The first time it happened, I did my best to stamp it down and to hide it. I fought myself all day long, hoping the pregnancy hormones would go away. I hated myself and how I felt and how I was being that day. I nearly snapped my husband’s head off that night. It was miserable.

I talked with my coach the next day, when I was feeling decidedly more like myself. Even though I was feeling better, I was so disappointed with myself and what I had experienced the previous day. I was beating myself up pretty good.

It wouldn’t be the last visit from pregnancy hormones!

Knowing that hormonal days were bound to show up again and knowing that I didn’t want a repeat of what I had just been through, my coach and I worked on different perspectives or approaches I could try. We brainstormed some possibilities: I could cancel all appointments on those days, in essence calling in sick. I could continue to do my best to mask it. I could keep it together for most people and just let my husband experience the wrath. As we were generating ideas, I didn’t immediately see a “feel good” path.

Gradually, I began to see that I could actually surrender to the pregnancy hormones. I could let the hormones win, choose not to fight them. Fighting them wasn’t fun. It did not serve me to be in a battle all day long. What if I just gave up at the beginning of the day and said, “Okay hormones you win!”? I got excited about this.

Surrendering to pregnancy hormones

“What would that look like?” my coach asked. It would look like me freely admitting to others that I saw or spoke with on “those” days that I was having a hormonal day. It was letting others know that I wasn’t sure how I’d react to things that day. I might cancel some commitments if I wasn’t in the emotional place to enjoy them. But, it was doing this without feeling guilty or wrong about it. It was bringing some humor to the experience. It was saying “Uncle” to my own chemical makeup.

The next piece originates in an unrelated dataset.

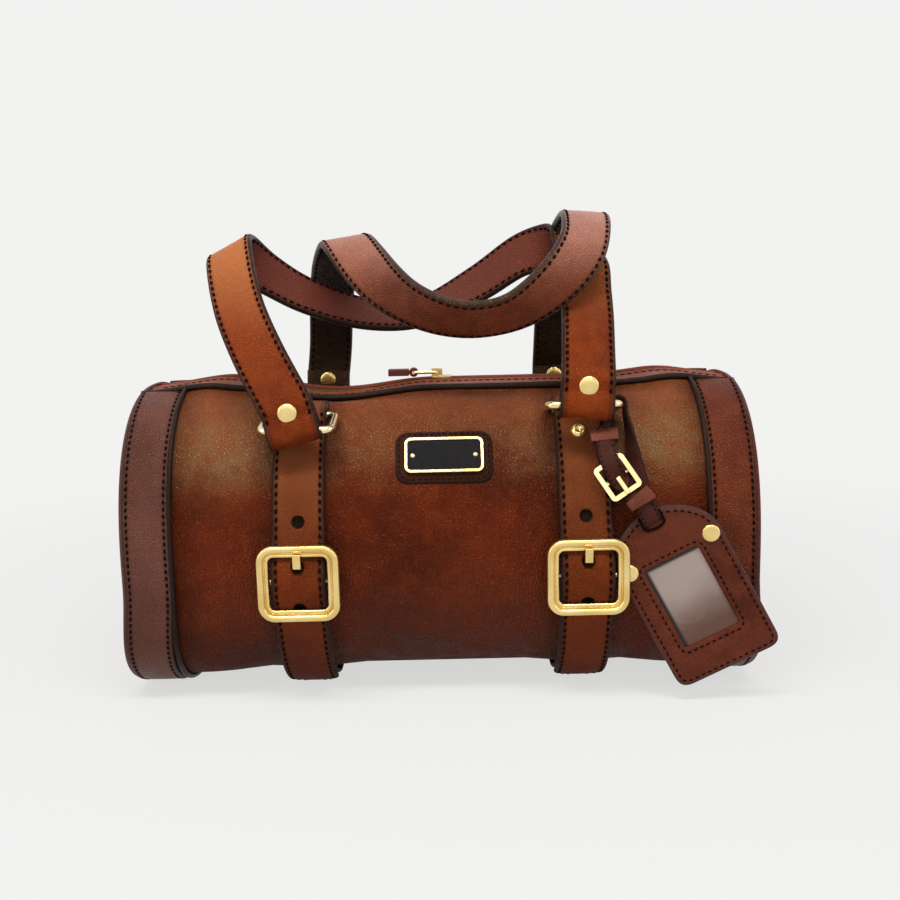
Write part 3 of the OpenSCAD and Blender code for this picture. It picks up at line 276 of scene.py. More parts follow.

When we get anxiously engaged in wishing that something is not the way that it actually is, then we keep our focus on what we don’t want. We get more evidence that things are not the way we want them to be. It’s the difference between focusing on making a hormonal day go away and focusing on how to surrender to a hormonal day. I’ll also share that it was helpful for me to surrender when I needed to buy bigger pants and when people made (what I saw as) annoying comments to me.

A need to surrender may show up in a different area for you. Perhaps surrendering to the anxiety of going into an unpredictable delivery process will be important to you or accepting the fact that you’re going to be pregnant on your birthday and need to alter your typical celebration. You are not in control of all that is happening. Yet, you can be in control of how you respond.

This is not to say that this idea of surrendering allowed me to completely rid myself of any moments of annoyance, disappointment, or resistance. There certainly were still plenty of those! And, I know, the times that I was able to surrender were transformative.

And for you?

In what circumstances would it serve you to surrender?